→ Problem:
Reproduce exactly the lines below from the one containing "cast_body();" through the one containing "if empty is", including both, and nothing else.

[Begin]

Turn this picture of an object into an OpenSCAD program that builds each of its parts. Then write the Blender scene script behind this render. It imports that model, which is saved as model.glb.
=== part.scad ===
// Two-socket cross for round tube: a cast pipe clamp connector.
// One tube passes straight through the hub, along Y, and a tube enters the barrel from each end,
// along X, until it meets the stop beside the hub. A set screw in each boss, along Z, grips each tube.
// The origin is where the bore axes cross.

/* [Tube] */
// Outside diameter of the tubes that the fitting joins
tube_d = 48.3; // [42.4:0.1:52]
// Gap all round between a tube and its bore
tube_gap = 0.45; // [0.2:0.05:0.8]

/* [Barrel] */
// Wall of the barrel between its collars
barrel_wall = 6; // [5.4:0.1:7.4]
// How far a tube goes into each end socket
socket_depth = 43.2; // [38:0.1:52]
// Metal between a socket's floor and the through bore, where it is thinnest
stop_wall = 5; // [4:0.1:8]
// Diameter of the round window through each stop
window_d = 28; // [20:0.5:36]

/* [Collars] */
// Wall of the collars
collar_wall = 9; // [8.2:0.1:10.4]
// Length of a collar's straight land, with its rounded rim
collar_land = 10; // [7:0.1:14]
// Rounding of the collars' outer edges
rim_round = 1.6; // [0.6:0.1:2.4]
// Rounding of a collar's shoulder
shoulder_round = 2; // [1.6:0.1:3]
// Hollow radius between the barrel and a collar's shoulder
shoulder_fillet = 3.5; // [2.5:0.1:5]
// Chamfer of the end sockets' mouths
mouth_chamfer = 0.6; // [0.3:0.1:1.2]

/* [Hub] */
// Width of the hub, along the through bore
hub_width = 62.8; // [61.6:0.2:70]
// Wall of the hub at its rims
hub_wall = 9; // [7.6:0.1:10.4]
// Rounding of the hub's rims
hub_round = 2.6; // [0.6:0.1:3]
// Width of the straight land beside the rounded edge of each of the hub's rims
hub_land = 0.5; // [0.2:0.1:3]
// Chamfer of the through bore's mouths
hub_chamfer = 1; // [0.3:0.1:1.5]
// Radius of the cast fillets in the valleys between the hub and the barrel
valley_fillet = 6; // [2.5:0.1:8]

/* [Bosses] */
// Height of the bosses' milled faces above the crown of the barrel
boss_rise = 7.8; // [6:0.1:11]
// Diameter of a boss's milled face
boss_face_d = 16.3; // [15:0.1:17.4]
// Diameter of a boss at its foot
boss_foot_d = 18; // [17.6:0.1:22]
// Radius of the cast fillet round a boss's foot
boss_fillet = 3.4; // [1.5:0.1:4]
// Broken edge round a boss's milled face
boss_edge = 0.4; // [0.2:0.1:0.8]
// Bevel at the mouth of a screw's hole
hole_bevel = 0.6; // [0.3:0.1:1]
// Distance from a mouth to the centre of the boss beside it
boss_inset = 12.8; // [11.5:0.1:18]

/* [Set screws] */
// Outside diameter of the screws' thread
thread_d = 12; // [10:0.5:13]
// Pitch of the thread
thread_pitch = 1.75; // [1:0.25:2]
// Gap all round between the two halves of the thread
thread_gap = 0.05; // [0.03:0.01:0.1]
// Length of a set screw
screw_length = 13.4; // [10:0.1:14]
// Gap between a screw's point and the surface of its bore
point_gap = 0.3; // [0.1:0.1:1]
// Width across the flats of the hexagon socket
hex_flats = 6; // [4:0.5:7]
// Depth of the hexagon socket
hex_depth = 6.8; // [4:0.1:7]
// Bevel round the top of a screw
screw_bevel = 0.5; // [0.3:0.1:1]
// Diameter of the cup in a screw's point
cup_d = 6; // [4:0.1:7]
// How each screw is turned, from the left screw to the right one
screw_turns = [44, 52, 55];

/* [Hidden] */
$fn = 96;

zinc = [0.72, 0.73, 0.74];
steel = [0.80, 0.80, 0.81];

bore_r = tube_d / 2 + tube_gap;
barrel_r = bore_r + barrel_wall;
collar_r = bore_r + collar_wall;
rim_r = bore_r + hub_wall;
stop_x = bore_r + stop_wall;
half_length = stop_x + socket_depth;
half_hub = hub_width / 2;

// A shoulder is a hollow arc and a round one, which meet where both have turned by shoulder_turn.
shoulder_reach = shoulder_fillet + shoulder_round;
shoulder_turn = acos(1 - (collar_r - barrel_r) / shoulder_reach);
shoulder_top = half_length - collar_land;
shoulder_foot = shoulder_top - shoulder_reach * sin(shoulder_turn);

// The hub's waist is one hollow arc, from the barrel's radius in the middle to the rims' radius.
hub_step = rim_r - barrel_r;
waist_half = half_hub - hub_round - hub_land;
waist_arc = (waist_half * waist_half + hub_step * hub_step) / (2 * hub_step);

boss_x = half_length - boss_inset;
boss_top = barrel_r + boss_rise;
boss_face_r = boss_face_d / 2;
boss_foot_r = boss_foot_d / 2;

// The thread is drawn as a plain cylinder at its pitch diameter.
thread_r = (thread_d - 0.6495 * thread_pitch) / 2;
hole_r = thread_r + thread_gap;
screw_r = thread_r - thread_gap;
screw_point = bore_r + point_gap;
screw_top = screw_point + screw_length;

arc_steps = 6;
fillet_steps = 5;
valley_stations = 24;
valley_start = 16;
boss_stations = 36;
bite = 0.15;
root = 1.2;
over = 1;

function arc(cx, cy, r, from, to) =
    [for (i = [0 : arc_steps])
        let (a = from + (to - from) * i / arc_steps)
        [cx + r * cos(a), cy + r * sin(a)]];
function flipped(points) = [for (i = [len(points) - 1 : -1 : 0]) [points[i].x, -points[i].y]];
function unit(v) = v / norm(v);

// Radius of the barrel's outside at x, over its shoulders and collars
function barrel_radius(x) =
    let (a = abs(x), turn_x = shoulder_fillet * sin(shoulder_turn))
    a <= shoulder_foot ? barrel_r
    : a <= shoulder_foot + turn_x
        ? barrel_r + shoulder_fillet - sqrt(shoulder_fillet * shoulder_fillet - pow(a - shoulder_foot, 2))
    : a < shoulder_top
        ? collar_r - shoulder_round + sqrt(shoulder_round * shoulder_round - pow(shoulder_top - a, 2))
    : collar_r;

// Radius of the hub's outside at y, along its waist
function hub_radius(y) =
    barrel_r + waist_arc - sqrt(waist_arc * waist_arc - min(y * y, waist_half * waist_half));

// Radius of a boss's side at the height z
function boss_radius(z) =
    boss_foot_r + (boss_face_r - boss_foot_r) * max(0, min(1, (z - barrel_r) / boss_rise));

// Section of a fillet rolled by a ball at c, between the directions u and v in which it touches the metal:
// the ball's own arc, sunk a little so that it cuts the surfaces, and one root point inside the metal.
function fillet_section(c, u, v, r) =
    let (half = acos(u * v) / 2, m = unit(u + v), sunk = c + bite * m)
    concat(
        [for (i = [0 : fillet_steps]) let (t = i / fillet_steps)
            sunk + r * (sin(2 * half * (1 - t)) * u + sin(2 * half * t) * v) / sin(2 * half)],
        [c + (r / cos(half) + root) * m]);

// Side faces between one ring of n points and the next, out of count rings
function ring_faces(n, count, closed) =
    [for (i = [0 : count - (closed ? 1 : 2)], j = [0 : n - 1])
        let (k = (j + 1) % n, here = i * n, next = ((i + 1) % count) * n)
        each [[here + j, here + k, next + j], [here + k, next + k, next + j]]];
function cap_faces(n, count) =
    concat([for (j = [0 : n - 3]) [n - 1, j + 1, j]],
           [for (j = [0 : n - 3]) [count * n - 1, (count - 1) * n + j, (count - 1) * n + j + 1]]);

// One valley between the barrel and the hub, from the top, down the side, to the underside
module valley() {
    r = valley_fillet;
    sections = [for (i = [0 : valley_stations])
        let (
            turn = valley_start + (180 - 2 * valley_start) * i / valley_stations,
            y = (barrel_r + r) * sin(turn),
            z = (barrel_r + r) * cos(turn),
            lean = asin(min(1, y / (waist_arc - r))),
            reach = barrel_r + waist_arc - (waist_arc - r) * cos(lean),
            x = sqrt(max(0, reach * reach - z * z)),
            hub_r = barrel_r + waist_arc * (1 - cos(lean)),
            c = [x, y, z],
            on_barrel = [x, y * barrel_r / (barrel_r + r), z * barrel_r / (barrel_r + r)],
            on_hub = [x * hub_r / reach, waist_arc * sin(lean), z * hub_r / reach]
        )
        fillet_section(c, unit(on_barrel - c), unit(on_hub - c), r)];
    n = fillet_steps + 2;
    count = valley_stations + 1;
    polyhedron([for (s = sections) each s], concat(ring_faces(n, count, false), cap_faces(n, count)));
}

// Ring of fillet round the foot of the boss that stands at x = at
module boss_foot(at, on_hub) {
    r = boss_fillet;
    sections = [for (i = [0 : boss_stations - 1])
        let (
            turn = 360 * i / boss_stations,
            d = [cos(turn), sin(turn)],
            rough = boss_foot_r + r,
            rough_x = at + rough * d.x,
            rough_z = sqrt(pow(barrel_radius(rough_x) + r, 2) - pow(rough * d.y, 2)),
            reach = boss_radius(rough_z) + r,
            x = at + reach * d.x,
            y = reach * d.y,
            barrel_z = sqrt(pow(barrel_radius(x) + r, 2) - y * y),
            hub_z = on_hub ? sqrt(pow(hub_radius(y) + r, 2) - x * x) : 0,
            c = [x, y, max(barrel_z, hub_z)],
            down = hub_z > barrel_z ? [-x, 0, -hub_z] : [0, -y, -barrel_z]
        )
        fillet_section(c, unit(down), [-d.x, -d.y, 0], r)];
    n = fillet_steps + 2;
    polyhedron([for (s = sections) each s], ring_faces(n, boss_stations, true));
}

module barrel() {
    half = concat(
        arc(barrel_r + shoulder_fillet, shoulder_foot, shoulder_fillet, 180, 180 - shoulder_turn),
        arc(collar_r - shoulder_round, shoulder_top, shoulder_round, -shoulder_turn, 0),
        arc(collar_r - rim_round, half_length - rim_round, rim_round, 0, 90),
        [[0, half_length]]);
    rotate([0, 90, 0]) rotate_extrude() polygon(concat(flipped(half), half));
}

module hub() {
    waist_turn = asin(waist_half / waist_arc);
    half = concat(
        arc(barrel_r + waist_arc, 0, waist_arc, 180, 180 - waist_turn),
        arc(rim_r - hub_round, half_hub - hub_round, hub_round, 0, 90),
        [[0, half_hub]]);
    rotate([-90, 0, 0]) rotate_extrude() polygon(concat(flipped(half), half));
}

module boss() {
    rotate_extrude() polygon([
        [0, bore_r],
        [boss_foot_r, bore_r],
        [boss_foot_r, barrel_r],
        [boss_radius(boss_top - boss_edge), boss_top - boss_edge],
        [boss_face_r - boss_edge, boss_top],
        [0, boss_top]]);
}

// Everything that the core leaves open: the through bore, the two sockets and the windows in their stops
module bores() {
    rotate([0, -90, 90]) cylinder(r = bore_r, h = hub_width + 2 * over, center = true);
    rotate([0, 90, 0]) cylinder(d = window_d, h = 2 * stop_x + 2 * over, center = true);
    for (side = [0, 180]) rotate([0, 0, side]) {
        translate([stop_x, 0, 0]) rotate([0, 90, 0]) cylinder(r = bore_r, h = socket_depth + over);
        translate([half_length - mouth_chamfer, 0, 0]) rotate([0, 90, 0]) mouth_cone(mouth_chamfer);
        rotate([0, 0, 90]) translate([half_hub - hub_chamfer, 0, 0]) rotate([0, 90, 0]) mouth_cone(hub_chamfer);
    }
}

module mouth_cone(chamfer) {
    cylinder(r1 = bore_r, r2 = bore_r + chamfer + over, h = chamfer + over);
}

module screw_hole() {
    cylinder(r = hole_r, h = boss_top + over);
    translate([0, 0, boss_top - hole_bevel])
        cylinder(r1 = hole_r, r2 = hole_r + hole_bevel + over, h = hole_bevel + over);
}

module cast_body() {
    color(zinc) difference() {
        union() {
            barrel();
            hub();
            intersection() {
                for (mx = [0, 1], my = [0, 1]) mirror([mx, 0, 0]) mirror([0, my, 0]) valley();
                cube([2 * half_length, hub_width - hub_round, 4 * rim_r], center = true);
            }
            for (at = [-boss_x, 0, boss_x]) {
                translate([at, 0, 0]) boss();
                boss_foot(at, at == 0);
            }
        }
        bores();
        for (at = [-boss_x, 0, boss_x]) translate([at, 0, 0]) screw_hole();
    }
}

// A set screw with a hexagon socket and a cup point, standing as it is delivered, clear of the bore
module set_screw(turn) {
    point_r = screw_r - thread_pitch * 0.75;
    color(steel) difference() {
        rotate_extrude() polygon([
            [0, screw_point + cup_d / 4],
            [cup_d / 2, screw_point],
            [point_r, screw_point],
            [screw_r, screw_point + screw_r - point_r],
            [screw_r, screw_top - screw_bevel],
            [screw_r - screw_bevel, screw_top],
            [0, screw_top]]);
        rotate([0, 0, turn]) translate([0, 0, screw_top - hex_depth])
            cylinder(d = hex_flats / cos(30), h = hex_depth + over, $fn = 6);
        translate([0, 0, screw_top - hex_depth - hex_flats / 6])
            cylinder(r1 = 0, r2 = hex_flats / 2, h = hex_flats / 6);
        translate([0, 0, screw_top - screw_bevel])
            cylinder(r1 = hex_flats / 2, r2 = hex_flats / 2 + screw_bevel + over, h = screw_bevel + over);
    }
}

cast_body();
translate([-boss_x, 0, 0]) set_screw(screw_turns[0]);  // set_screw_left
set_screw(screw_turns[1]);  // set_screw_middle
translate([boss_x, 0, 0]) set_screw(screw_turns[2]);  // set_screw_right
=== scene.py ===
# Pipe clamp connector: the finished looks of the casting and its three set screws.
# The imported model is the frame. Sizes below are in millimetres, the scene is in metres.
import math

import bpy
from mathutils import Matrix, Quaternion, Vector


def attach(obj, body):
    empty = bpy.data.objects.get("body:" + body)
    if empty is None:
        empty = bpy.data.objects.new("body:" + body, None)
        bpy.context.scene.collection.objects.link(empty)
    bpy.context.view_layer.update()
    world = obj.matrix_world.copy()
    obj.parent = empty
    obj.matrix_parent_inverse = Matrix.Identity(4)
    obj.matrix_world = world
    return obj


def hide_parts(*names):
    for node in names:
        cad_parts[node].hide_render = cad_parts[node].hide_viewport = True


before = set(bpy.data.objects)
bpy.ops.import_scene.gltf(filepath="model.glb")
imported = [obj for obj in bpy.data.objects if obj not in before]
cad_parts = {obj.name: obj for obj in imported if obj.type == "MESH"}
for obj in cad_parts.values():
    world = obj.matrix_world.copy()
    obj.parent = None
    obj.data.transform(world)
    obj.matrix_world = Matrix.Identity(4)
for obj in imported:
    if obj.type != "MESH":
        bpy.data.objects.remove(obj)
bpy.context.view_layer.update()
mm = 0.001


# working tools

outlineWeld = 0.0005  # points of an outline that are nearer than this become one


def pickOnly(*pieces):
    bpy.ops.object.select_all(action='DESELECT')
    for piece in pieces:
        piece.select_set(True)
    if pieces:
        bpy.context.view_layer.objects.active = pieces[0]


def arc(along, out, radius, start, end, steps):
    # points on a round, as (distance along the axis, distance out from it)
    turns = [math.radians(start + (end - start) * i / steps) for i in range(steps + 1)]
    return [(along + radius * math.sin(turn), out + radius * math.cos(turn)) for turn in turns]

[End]

→ Solved problem:
cast_body();
translate([-boss_x, 0, 0]) set_screw(screw_turns[0]);  // set_screw_left
set_screw(screw_turns[1]);  // set_screw_middle
translate([boss_x, 0, 0]) set_screw(screw_turns[2]);  // set_screw_right
=== scene.py ===
# Pipe clamp connector: the finished looks of the casting and its three set screws.
# The imported model is the frame. Sizes below are in millimetres, the scene is in metres.
import math

import bpy
from mathutils import Matrix, Quaternion, Vector


def attach(obj, body):
    empty = bpy.data.objects.get("body:" + body)
    if empty is None:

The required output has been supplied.